* Begin RAW DATA *

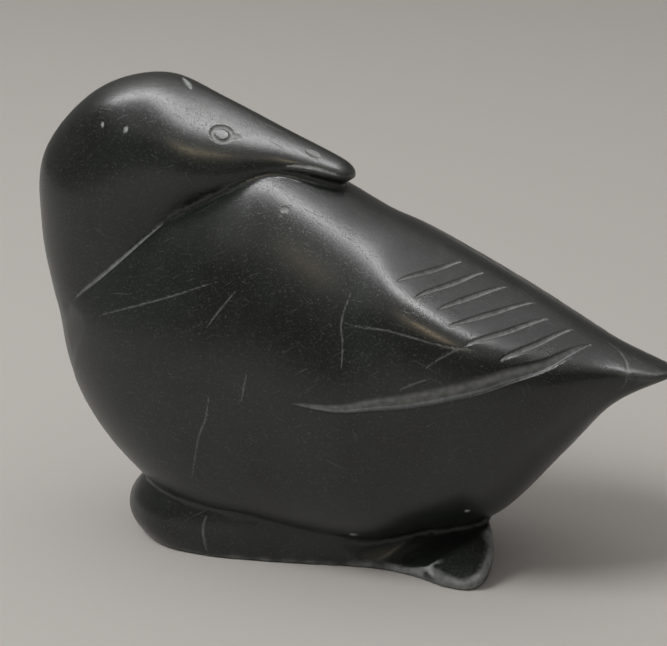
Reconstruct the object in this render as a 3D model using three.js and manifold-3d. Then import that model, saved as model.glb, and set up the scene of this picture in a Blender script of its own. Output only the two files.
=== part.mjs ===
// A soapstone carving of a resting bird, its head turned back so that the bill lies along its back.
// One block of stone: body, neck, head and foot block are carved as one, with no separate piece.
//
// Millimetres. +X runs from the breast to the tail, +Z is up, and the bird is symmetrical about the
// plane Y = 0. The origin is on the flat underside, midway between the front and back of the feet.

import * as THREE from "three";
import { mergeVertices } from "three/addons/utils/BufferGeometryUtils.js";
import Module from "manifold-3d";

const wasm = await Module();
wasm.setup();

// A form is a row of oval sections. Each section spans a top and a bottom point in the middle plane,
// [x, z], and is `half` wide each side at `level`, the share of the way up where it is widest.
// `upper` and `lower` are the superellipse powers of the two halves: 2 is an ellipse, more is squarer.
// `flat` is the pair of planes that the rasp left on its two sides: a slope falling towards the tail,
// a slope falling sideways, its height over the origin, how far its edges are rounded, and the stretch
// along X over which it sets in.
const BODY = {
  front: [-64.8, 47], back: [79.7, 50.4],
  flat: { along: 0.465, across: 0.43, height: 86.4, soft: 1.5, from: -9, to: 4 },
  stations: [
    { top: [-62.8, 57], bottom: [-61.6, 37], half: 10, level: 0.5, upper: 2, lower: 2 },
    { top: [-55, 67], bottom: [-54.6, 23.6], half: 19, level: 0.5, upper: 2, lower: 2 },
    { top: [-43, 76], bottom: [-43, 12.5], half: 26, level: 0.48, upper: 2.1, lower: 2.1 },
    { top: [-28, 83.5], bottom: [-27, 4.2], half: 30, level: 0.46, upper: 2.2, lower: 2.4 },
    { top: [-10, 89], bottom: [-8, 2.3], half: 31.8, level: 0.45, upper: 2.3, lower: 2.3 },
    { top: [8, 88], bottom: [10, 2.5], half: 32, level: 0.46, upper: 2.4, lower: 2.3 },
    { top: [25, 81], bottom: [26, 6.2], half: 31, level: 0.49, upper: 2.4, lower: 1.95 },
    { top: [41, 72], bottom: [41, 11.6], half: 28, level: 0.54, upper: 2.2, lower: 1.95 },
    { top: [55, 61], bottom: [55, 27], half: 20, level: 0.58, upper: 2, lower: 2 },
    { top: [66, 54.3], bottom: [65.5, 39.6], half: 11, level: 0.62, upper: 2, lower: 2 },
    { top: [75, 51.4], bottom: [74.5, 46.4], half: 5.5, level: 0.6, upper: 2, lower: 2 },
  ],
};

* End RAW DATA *

Recopy the whole listing exactly.

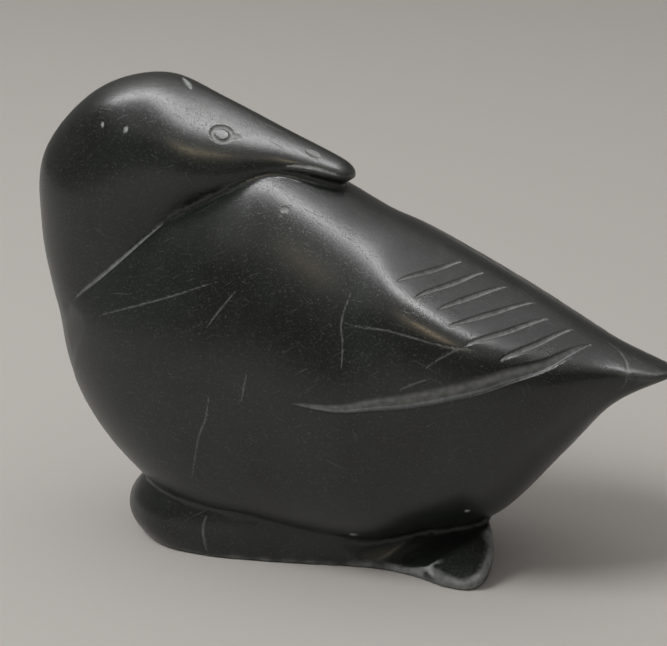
Reconstruct the object in this render as a 3D model using three.js and manifold-3d. Then import that model, saved as model.glb, and set up the scene of this picture in a Blender script of its own. Output only the two files.
=== part.mjs ===
// A soapstone carving of a resting bird, its head turned back so that the bill lies along its back.
// One block of stone: body, neck, head and foot block are carved as one, with no separate piece.
//
// Millimetres. +X runs from the breast to the tail, +Z is up, and the bird is symmetrical about the
// plane Y = 0. The origin is on the flat underside, midway between the front and back of the feet.

import * as THREE from "three";
import { mergeVertices } from "three/addons/utils/BufferGeometryUtils.js";
import Module from "manifold-3d";

const wasm = await Module();
wasm.setup();

// A form is a row of oval sections. Each section spans a top and a bottom point in the middle plane,
// [x, z], and is `half` wide each side at `level`, the share of the way up where it is widest.
// `upper` and `lower` are the superellipse powers of the two halves: 2 is an ellipse, more is squarer.
// `flat` is the pair of planes that the rasp left on its two sides: a slope falling towards the tail,
// a slope falling sideways, its height over the origin, how far its edges are rounded, and the stretch
// along X over which it sets in.
const BODY = {
  front: [-64.8, 47], back: [79.7, 50.4],
  flat: { along: 0.465, across: 0.43, height: 86.4, soft: 1.5, from: -9, to: 4 },
  stations: [
    { top: [-62.8, 57], bottom: [-61.6, 37], half: 10, level: 0.5, upper: 2, lower: 2 },
    { top: [-55, 67], bottom: [-54.6, 23.6], half: 19, level: 0.5, upper: 2, lower: 2 },
    { top: [-43, 76], bottom: [-43, 12.5], half: 26, level: 0.48, upper: 2.1, lower: 2.1 },
    { top: [-28, 83.5], bottom: [-27, 4.2], half: 30, level: 0.46, upper: 2.2, lower: 2.4 },
    { top: [-10, 89], bottom: [-8, 2.3], half: 31.8, level: 0.45, upper: 2.3, lower: 2.3 },
    { top: [8, 88], bottom: [10, 2.5], half: 32, level: 0.46, upper: 2.4, lower: 2.3 },
    { top: [25, 81], bottom: [26, 6.2], half: 31, level: 0.49, upper: 2.4, lower: 1.95 },
    { top: [41, 72], bottom: [41, 11.6], half: 28, level: 0.54, upper: 2.2, lower: 1.95 },
    { top: [55, 61], bottom: [55, 27], half: 20, level: 0.58, upper: 2, lower: 2 },
    { top: [66, 54.3], bottom: [65.5, 39.6], half: 11, level: 0.62, upper: 2, lower: 2 },
    { top: [75, 51.4], bottom: [74.5, 46.4], half: 5.5, level: 0.6, upper: 2, lower: 2 },
  ],
};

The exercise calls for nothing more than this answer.